Cherkas explained that each coach has different preferences for how the position is played, something that can be confusing for a first-year. Having navigated that learning curve herself just a year earlier, Santangelo quelled those concerns by teaching the first-years the ropes of playing striker.
Santangelo explained that being a mentor meant that she learned things too: “We worked on holding defenders off of our backs … And because I was also semi-new to the position, I took things from [the first-years] too. We built off of each other.”
Santangelo’s role on the team has extended beyond her play on the field. Teammates describe her as someone who shows up consistently, offering support, encouragement, and attention to those around her.
Santangelo, Nagashima, and Cherkas have been a trio ever since the fall of their first year. One thing is clear, Santangelo brings the same commitment and kindness to her relationships as she does to the game.

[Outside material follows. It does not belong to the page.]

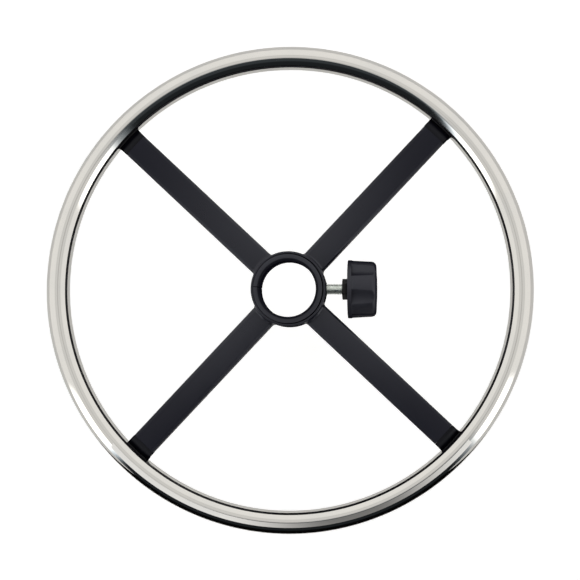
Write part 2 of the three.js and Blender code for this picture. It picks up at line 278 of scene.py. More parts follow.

Nagashima described Santangelo as being one of the first people she connected with on campus: “It was just me and her, and we were talking about, like … personal stuff. Relationships and that kind of stuff.”
Now, with the rhythm of college soccer familiar and her place on the team established, Santangelo has begun to think more deliberately about what comes next.
While soccer remains central to her life, it exists alongside growing ambitions in journalism and storytelling. While in high school, she hoped that she could combine her passions with a profession. Commenting on her ambitions in sports journalism: “I think it’s so cool that, like, I could go to a game, write about it, and get paid.”
This is something she is attempting to pursue now as she serves as a contributing sports writer for the Campus Times.
In her future, Santangelo hopes to continue to play recreationally in her future, but says she wants to appreciate her years on the team while still in college.
While graduate school remains a path for her, she confessed that she hasn’t figured it all out yet.
One thing Santangelo will bring with her throughout her collegiate career and beyond is her lightheartedness: “I feel like, all in all, being positive and lighthearted, it really can’t hurt you.”